DoD plans upgrade to COBOL-based contract system
The Pentagon is looking to replace a 50-year-old content management system.
WHAT: The Department of Defense wants ideas on upgrading its legacy contract management system.
WHY: The Mechanization of Contract Administration Services (MOCAS) is very, very old. The contract management and payment system celebrated its 50th birthday in 2008 -- back then the Defense Contract Management Agency noted that the ancient, COBOL-based system had most recently cheated death in 2002, and bragged that it would probably be around for another 20 to 30 years.
According to a July 7 request for information posted by DCMA, however, reports of the survival of MOCAS may be exaggerated.
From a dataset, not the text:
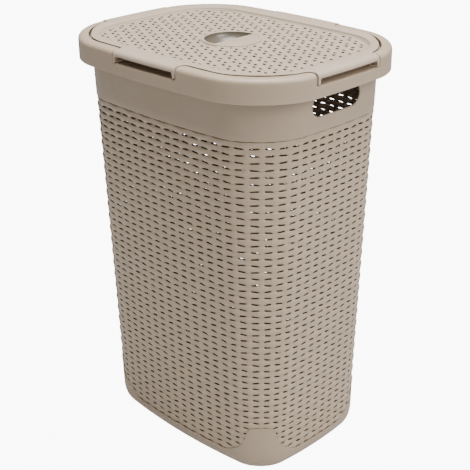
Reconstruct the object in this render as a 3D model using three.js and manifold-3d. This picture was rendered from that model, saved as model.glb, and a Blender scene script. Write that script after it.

Right now, DCMA isn't looking for proposals for a replacement system, but for ideas on how to best convert a sprawling mainframe system with more than 2 million lines of programming code (in COBOL and the database language Mantis), supporting 50 interfaces with DoD financial and contract writing systems with a more modern, integrated solution.
The stakes are high. DCMA manages 334,000 contracts valued at about $1.2 trillion, and payments from the MOCAS system "represent a very large percentage of dollars paid to vendors" by DoD.
DCMA is looking for insight on approaches to modernizing legacy systems, approaches to data conversion, timelines and personnel required for a massive upgrade, required changes to business processes, and recommendations on programming languages or technologies that can handle the transaction volume and large user population currently supported by MOCAS.